般若心経について調べていた時に、これほど間抜けな情報が検索上位に表示されることに辟易としました。
結論からいうと、般若心経を唱えても霊なんて寄って来ません。
肉食妻帯のお坊様がお経を唱えても死んだりしてませんよね?
唱えた直後に体調悪くなったのであれば、心療内科でも行ってお薬もらってください。
般若心経の出自を少しでも勉強すれば、こんな馬鹿げたデマに惑わされることはありません。
仏教はロジカルそのもの。認識のための哲学です。
その仏教の認識プロセスが論理的に展開されているのが般若心経なのです。
ポイントは3つです。
1.般若心経は素人の為に作られたお経
そもそも、般若心経は私たち素人が唱えられるために作られたお経です。
般若心経は作者不詳のお経ですが、仏教の真髄を現した経典として宗派を超えて読まれています。
仏教における空前絶後史上最強のお経であることは間違いありません。
現存する最古の原典(サンスクリット語)は、なんと日本の奈良の法隆寺にあります!
普段、私たちが目にする般若心経は西遊記でおなじみの玄奘三蔵の漢訳版です。
般若経600余巻をわずか262文字の中に見事に結晶化されたものです。(これには諸説あります)

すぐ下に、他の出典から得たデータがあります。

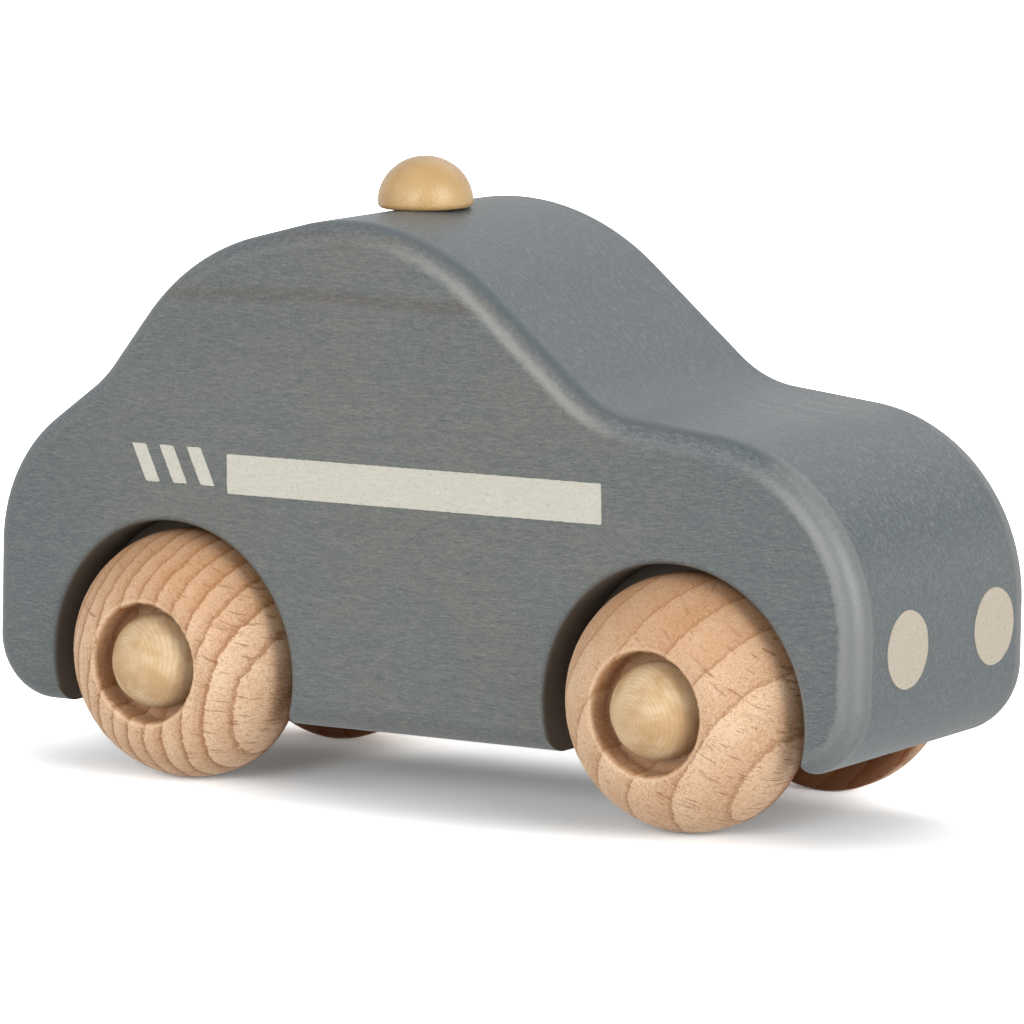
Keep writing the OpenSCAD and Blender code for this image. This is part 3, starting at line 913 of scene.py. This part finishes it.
def make_headlight(node, side, material, seed):
    """A round film that follows the nose's curve."""
    middle_y = HEADLIGHT_SHIFT + side * HEADLIGHT_SPACING / 2
    places = [(middle_y, HEADLIGHT_Z)]
    for ring in range(1, DISC_RINGS + 1):
        for k in range(DISC_SEGMENTS):
            a = 2 * math.pi * k / DISC_SEGMENTS
            wander = 0.5 + 0.5 * noise.noise(Vector((math.cos(a), math.sin(a), seed)) * 3)
            radius = (HEADLIGHT_D / 2 - DISC_FRAY * wander) * ring / DISC_RINGS
            places.append((middle_y + radius * math.cos(a), HEADLIGHT_Z + radius * math.sin(a)))
    count = len(places)
    points = [(nose_x(z, out), y, z) for out in (0.0, FILM_T) for y, z in places]
    faces = []
    for layer in (0, count):
        for k in range(DISC_SEGMENTS):
            after = (k + 1) % DISC_SEGMENTS
            faces.append((layer, layer + 1 + k, layer + 1 + after))
            for ring in range(DISC_RINGS - 1):
                low = layer + 1 + ring * DISC_SEGMENTS
                high = low + DISC_SEGMENTS
                faces.append((low + k, high + k, high + after, low + after))
    last = 1 + (DISC_RINGS - 1) * DISC_SEGMENTS
    for k in range(DISC_SEGMENTS):
        after = (k + 1) % DISC_SEGMENTS
        faces.append((last + k, last + after, count + last + after, count + last + k))
    film = mesh_object(node + "_print", points, faces, material)
    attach(film, "chassis")
    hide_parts(node)


def make_prints():
    cream = printed("cream_print", rgb(213, 211, 196), rgb(222, 220, 206), 0.0)
    beige = printed("beige_print", rgb(205, 193, 174), rgb(214, 203, 186), 0.7)
    rear_end, front_end = STRIPE_MID_X - STRIPE_L / 2, STRIPE_MID_X + STRIPE_L / 2
    low, high = STRIPE_MID_Z - STRIPE_H / 2, STRIPE_MID_Z + STRIPE_H / 2
    bar = [(rear_end, low), (rear_end, high), (front_end, high), (front_end, low)]
    slash_low, slash_high = SLASH_MID_Z - SLASH_H / 2, SLASH_MID_Z + SLASH_H / 2
    for side, word in ((-1, "right"), (1, "left")):
        make_side_film("stripe_" + word, bar, side, cream, 5 + side)
        for number in range(1, SLASH_COUNT + 1):
            foot = rear_end - SLASH_GAP - SLASH_W - SLASH_PITCH * (SLASH_COUNT - number)
            top = foot - SLASH_LEAN
            slash = [(foot, slash_low), (top, slash_high)]
            slash += [(top + SLASH_W, slash_high), (foot + SLASH_W, slash_low)]
            make_side_film(f"slash_{word}_{number}", slash, side, cream, 10 * number + side)
        make_headlight("headlight_" + word, side, beige, 30 + side)


def make_wheels():
    """The wheels and their pegs, each cut from another stretch of wood."""
    # Each wheel's ring centre, ring pitch and boldness
    looks = {
        "front_right": ((89, -59), 6.0, 0.62),
        "front_left": ((-30, 18), 5.5, 0.8),
        "rear_right": ((89, -25), 3.0, 0.84),
        "rear_left": ((-22, -25), 4.5, 0.9),
    }
    # Each peg's ring centre
    hearts = {
        "front_right": (-1.2, -0.6),
        "front_left": (1.5, 1.0),
        "rear_right": (-2.0, 0.4),
        "rear_left": (0.8, -2.2),
    }
    seed = 0
    for end, axle_x in (("front", FRONT_AXLE_X), ("rear", REAR_AXLE_X)):
        for word, side in (("right", -1), ("left", 1)):
            seed += 1
            place = f"{end}_{word}"
            wood = beech("beech_" + place, *looks[place], seed)
            make_wheel("wheel_" + place, place + "_wheel", axle_x, side, wood, seed)
            dowel = peg_wood("peg_" + place, hearts[place], seed)
            make_axle_peg("axle_peg_" + place, axle_x, side, dowel, seed)


# ---------------------------------------------------------------- floor, light and camera


def make_floor():
    """A pale floor that looks white to the camera outside the object's shadow."""
    corners = [(-1, -1), (1, -1), (1, 1), (-1, 1)]
    mesh = bpy.data.meshes.new("floor")
    mesh.from_pydata([(x * FLOOR_SIZE, y * FLOOR_SIZE, 0) for x, y in corners], [], [(0, 1, 2, 3)])
    floor = bpy.data.objects.new("floor", mesh)
    bpy.context.scene.collection.objects.link(floor)
    g = Graph("floor")
    g.nodes.remove(g.shader)
    output = g.nodes["Material Output"]
    path = g.node("ShaderNodeLightPath")

    def diffuse(level):
        made = g.node("ShaderNodeBsdfDiffuse")
        made.inputs["Color"].default_value = (level, level, level, 1)
        return made.outputs[0]

    def glow(level):
        made = g.node("ShaderNodeEmission")
        made.inputs["Strength"].default_value = 1.0
        made.inputs["Color"].default_value = (level, level, level, 1)
        return made.outputs[0]

    def add(a, b):
        made = g.node("ShaderNodeAddShader")
        g.links.new(a, made.inputs[0])
        g.links.new(b, made.inputs[1])
        return made.outputs[0]

    def choose(share, a, b):
        made = g.node("ShaderNodeMixShader")
        g.links.new(share, made.inputs["Fac"])
        g.links.new(a, made.inputs[1])
        g.links.new(b, made.inputs[2])
        return made.outputs[0]

    plain = diffuse(FLOOR_LEVEL)
    # Away from the car and behind it the camera sees the floor as burnt out to white; near the car it
    # stays darker, a painted shadow around the real one
    x, y, z = g.split(g.place())
    off_x = g.math("DIVIDE", g.math("SUBTRACT", x, FLOOR_MID_X), FLOOR_HALF_L)
    off_y = g.math("DIVIDE", g.math("SUBTRACT", y, FLOOR_MID_Y), FLOOR_HALF_W)
    away = g.plus(g.times(off_x, off_x), g.times(off_y, off_y))
    level = g.plus(FLOOR_NEAR, g.smooth(away, 0.2, 1.6, 0.0, FLOOR_FAR))
    level = g.plus(level, g.smooth(y, FLOOR_BEHIND_FROM, FLOOR_BEHIND_TO, 0.0, FLOOR_BEHIND))
    # A level above 1 is more than one paint can give, so a share of it is added to itself
    seen = diffuse(1.0)
    g.wire(g.math("DIVIDE", level, 2.0**FLOOR_DOUBLINGS), seen.node.inputs["Color"])
    for _ in range(FLOOR_DOUBLINGS):
        seen = add(seen, seen)
    seen = add(seen, glow(FLOOR_LIFT))
    mirrored = choose(path.outputs["Is Glossy Ray"], plain, glow(1.0))
    surface = choose(path.outputs["Is Camera Ray"], mirrored, seen)
    g.links.new(surface, output.inputs["Surface"])
    mesh.materials.append(g.material)


def make_world():
    """A white surround, which only the camera and the pieces' sheen see."""
    world = bpy.data.worlds.new("studio")
    world.use_nodes = True
    nodes, links = world.node_tree.nodes, world.node_tree.links
    output = nodes["World Output"]
    light = nodes["Background"]
    light.inputs["Color"].default_value = (1, 1, 1, 1)
    light.inputs["Strength"].default_value = WORLD_LEVEL
    white = nodes.new("ShaderNodeBackground")
    white.inputs["Color"].default_value = (1, 1, 1, 1)
    white.inputs["Strength"].default_value = 1.0
    path = nodes.new("ShaderNodeLightPath")
    seen = nodes.new("ShaderNodeMath")
    seen.operation = "MAXIMUM"
    links.new(path.outputs["Is Camera Ray"], seen.inputs[0])
    links.new(path.outputs["Is Glossy Ray"], seen.inputs[1])
    chosen = nodes.new("ShaderNodeMixShader")
    links.new(seen.outputs[0], chosen.inputs["Fac"])
    links.new(light.outputs[0], chosen.inputs[1])
    links.new(white.outputs[0], chosen.inputs[2])
    links.new(chosen.outputs[0], output.inputs["Surface"])
    bpy.context.scene.world = world


def direction(azimuth, elevation):
    """The unit vector at an azimuth from the car's right towards its front, and an elevation."""
    a, e = math.radians(azimuth), math.radians(elevation)
    return Vector((math.sin(a) * math.cos(e), -math.cos(a) * math.cos(e), math.sin(e)))


def make_sun(name, azimuth, elevation, strength, spread):
    lamp = bpy.data.lights.new(name, "SUN")
    lamp.energy = strength
    lamp.angle = math.radians(spread)
    towards = direction(azimuth, elevation)
    sun = bpy.data.objects.new(name, lamp)
    sun.rotation_mode = "QUATERNION"
    sun.rotation_quaternion = towards.to_track_quat("Z", "Y")
    bpy.context.scene.collection.objects.link(sun)


def make_camera():
    """The camera at the photograph's viewing angle."""
    azimuth, elevation, roll = 33.563, 8.066, -0.563
    distance = 940.8
    aim = Vector((-1.812, 5.755, 37.086))
    lens, sensor = 236.48, 36.0
    shift_x, shift_y = 0.0007, 0.0003
    back = direction(azimuth, elevation)
    right = Vector((math.cos(math.radians(azimuth)), math.sin(math.radians(azimuth)), 0))
    up = back.cross(right)
    turn = Matrix.Rotation(math.radians(roll), 3, back)
    right, up = turn @ right, turn @ up
    data = bpy.data.cameras.new("camera")
    data.sensor_width = sensor
    data.lens = lens
    data.shift_x, data.shift_y = shift_x, shift_y
    data.clip_start, data.clip_end = 0.05, 100
    camera = bpy.data.objects.new("camera", data)
    camera.rotation_mode = "QUATERNION"
    camera.rotation_quaternion = Matrix((right, up, back)).transposed().to_quaternion()
    camera.location = (aim + back * distance) * MM
    bpy.context.scene.collection.objects.link(camera)
    bpy.context.scene.camera = camera


make_body(stained_wood())
make_wheels()
make_beacon(mustard_paint())
make_prints()
make_floor()
make_world()
for sun_name, sun_settings in SUNS.items():
    make_sun(sun_name, *sun_settings)
make_camera()
bpy.context.scene.view_settings.view_transform = "Standard"

bpy.context.view_layer.update()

色即是空(しきそくぜくう)でおなじみの「空」の概念を導入部として無分別智へ導く哲学が美しい響きで展開されています。
2.般若心経は成仏を目的としていない
内容を読めばわかりますが成仏を目的としていません。
この世界の捉え方について説明したものです。
悪霊退散とも成仏についても一言も触れてません。
少し現代語訳してみましょう。
あくまでも成仏を目的としていないという観点での訳です。
菩薩が、修行をしていた時、
この世のすべてに実体がないことを悟りました。
感じること、想うこと、判断すること、意識すること、これらも全て実体はない。
この世のありとあらゆるものが実体がない、すなわち空。
生まれることもなければ、滅することもない
汚れることもなければ、綺麗になることもない
増えることもなければ、減ることもない
ゆえに、この空の世界においては、色は無く、
感じること、想うこと、判断すること、意識すること、
これらの精神作用もない。
眼も、耳も、鼻も、舌も、身体も、意識もない。
それらが感知する色も、音も、匂いも、味も、感触も、
意識の対象もない。
眼で見た世界から、意識で思われた世界まで、
そのすべてが無いのだ。
無明もなく、無明が尽きてなくなるということも無い。
老死もなく、老死がなくなることも無い。
「人生は苦である」という真理も無い。
「苦の原因は煩悩である」という真理も無い。
「煩悩を無くせば苦が消滅する」という真理も無い。
「煩悩を無くす道がある」という真理も無い。
知りことも無く、得るものも無い。
もともと得るということが無い。
菩薩たちは心にこだわりがない。
こだわりが無いゆえに、恐れも無い。
誤った認識の世界から遠く離れ、
安らぎの境地に達している。
過去、現在、未来のすべての仏たちは、
修行により完全なる悟りに達する。
智慧の修行にて神秘的な呪文を、
明らかなる呪文を、
超えるものなき呪文を、
並ぶものなき呪文を。
それらはすべての苦しみを取り除き、
真実であり、偽りなきものである。
では、その呪文を説こう。
いけよ、いけよ、彼岸へと行き着く者よ、
それが悟り。幸あれ!(=ソワカ!)
3.般若心経と念仏の違い
般若心経と念仏を一緒くたに考えている人もいると思いますが、この二つはかなり違います。
般若心経は、ありがたいお経ではないのです。仏教哲学の真髄を論理展開したものです。
乱暴な言い方をすると、こうです。
般若心経=釈迦の言ったこと
念仏=仏にすがる
念仏とは、阿弥陀様などの仏への帰依を表明したものです。
たとえば、南無阿弥陀仏なら、南無=帰依します、阿弥陀仏=阿弥陀様にとなります。
これなら悪霊に効くかもと言われれば、そうかもねって答えるでしょう。
お釈迦様はあの世があるともないとも言ってませんけどね(笑)
現代のような思考を重んじる時代では他力本願スピリチュアル系の念仏よりもロジカルな般若心経のようなお経の方に支持が集まりつつあるような気がします。
初期仏教を見直す動きを見ていると、単なる原理主義ではなくて自分の心と頭で仏教を理解したいという人が増えているのではないでしょうか。